The United States: The Federal Reserve’s Role
In the U.S., the Federal Reserve has been aggressive in its approach, slashing interest rates and purchasing securities to inject liquidity into the financial system. If you look at the Fed’s balance sheet, you’ll see trillions of dollars worth of assets, part of their long-term strategy to manage liquidity and keep things stable.
For now, it seems to be working—markets are hitting new highs, corporate profits are solid, and consumer confidence remains strong. But what happens when the Fed starts pulling back? When interest rates rise or the Fed stops buying securities, we could see a sharp market correction. And if inflation keeps creeping up, the Fed might have to tighten the screws sooner than expected, which could send shockwaves through the economy.
China: PBOC’s Stimulus Efforts
Meanwhile, China’s central bank, the PBOC, has been pumping billions into their economy through stimulus packages, interest rate cuts, and reductions in reserve requirements for banks. In total, they’ve injected around 1 trillion yuan ($142 billion) to keep their growth engine running.
Most recently, in October 2024, the PBOC announced a new 500 billion yuan ($70.62 billion) funding scheme aimed at supporting the capital markets. While this flood of liquidity has kept things stable for now, it’s also created a lot of uncertainty. At some point, China’s debt levels will become unsustainable, and when that happens, the global ripple effects could be enormous.
Asset Market Dynamics: Where’s the Safe Haven?
In times of uncertainty, investors are always on the hunt for safe havens. Right now, we’re seeing some interesting trends across various asset classes.
Gold: The Safe Haven of Choice
Gold prices have surged to over $2,700 per ounce, a new record. Investors are flocking to gold as a hedge against inflation, currency devaluation, and general economic uncertainty. It’s the classic move—when people aren’t sure where things are headed, they buy gold.
Equity Markets: Defying Gravity
Despite all the concerns about debt and economic slowdowns, equity markets like the S&P 500 and the Dow Jones have been hitting new record highs. This rise has been driven by strong corporate earnings and continued economic optimism. But we’ve seen this story before—when markets seem unstoppable, a correction is usually lurking just around the corner.
Cryptocurrency: The Digital Frontier
Bitcoin is often hailed as “digital gold,” but I’m not convinced. Every aspect of its performance points to it being a high-beta asset, meaning it’s far more volatile than the broader market. When the market goes up, Bitcoin soars. When the market drops, Bitcoin crashes harder. That’s not what I want from a store of value. Until it shows more stability, I see it as a speculative asset, not a safe haven.

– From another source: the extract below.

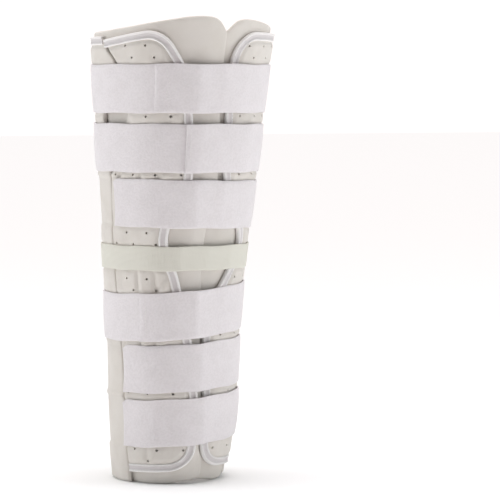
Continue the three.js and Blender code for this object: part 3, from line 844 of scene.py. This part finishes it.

The Dangers of Elevated Debt Levels: History’s Warning
Here’s where it gets serious. Historically, excessive debt accumulation tends to end badly. When debt gets too high, servicing it becomes a challenge, and that’s when things start to unravel. You get inflation, stagnant growth, and, in the worst cases, financial crises. We’ve seen this play out time and time again—from the Great Depression to the Global Financial Crisis in 2008.
The IMF has been clear: governments need to consolidate their fiscal policies. In plain terms, that means reducing deficits and creating some breathing room to address future economic shocks. If they don’t, markets will force their hand, and that’s never a good position to be in.
Learning from History: Don’t Ignore the Signs
If there’s one thing we can learn from the past, it’s that unchecked debt growth is a dangerous game. Economic cycles follow patterns, and every boom eventually hits a bust. The trick is recognizing the warning signs early enough to do something about it.
One of the problems is that when times are good, people tend to ignore those signs. It’s easy to convince yourself that “this time is different.” But economic fundamentals don’t change. When debt gets too high and central banks overextend their influence, something has to give.
Policymakers and investors alike need to pay attention to the signals. We’re seeing cracks in the system already. The question is whether we’ll have the foresight to address them before they become gaping holes.
Conclusion: A Critical Juncture
So, where does all this leave us? The global economy is at a crossroads. Debt levels are at all-time highs, central banks are keeping things afloat with aggressive interventions, and asset prices are soaring. But as history shows, this can’t go on forever.
The next few years will be critical. Governments and central banks must figure out how to unwind these massive debt loads and manage the fallout. And while I might’ve been early with my predictions in the past, I’m more convinced than ever that we’re heading toward a transformational downturn. The exact timing? Well, I’ll leave that to fate. But the dynamics are clear—the current trajectory is unsustainable.
As we look ahead, the smart money is on those who can see the bigger picture and plan accordingly. Understanding the interplay between debt accumulation and economic cycles is key to navigating the challenges that lie ahead. Stay vigilant, stay informed, and be ready for whatever comes next.
The debt cycle is always turning, and those who prepare will be the ones standing tall when the dust settles.